Creio bem que Portugal amoleceu o espírito nestes últimos 25 anos porque a filosofia do Pote tomou conta de nós. De nós agora nada esperamos pois dos Potes agora perdidos tudo esperávamos. Neste momento, calados pelo temperamento, mas revoltados pelo engano em que incorremos, vivemos uma dor difícil de suportar, mas que fatalmente teremos de ultrapassar. Resta saber como livremente reagiremos, se vulgarmente pelo uso banal do berro como expressão dessa dor, se pela energia e nobreza que nos ilumina o espírito e nos acalenta a alma.
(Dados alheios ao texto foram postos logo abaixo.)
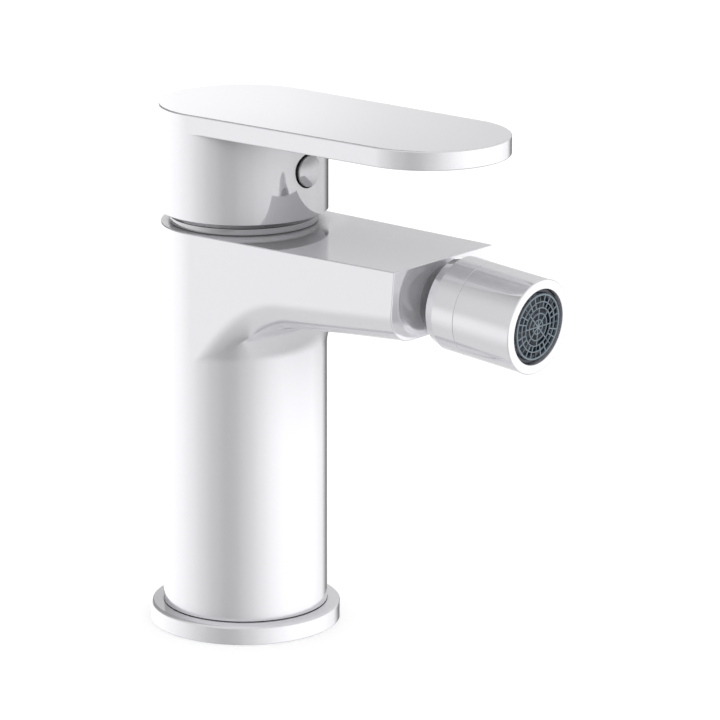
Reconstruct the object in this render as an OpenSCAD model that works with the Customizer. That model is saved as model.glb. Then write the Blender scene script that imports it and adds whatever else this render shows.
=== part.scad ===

Eça de Queiroz escreveu na “A Capital” a seguinte passagem:
“E um dia, ao jantar, Damião, muito severo, voltou-se para o Pote-sem-Alma:
--- Pote, você todas as noites lamenta a perda da sua prima Felícia, de um modo que nos é insuportável. Você, como homem e como pote, é livre, e não podemos proibir-lhe o queixume. Mas temos direito ao menos a que dê à sua saudade uma expressão literária e nobre. E já que Deus, para usar este termo obsoleto e convencional, lhe deu em gordura o que lhe recusou em ideia, aqui o amigo Taveira encarrega-se de lhe formular, em duas ou três estrofes correctas, um grito de desespero decente. E o Pote há-de ter a bondade de usar, de ora em diante, esta fórmula sempre que o dilacere a dor dessa paixão infeliz”.
Não espero que Portugal finja não ter a dor que o assola. Espero somente que ultrapasse esta fase com nobreza e se prepare condignamente para, ele mesmo, criar o seu Pote e parar de pensar que os Potes caiem do céu.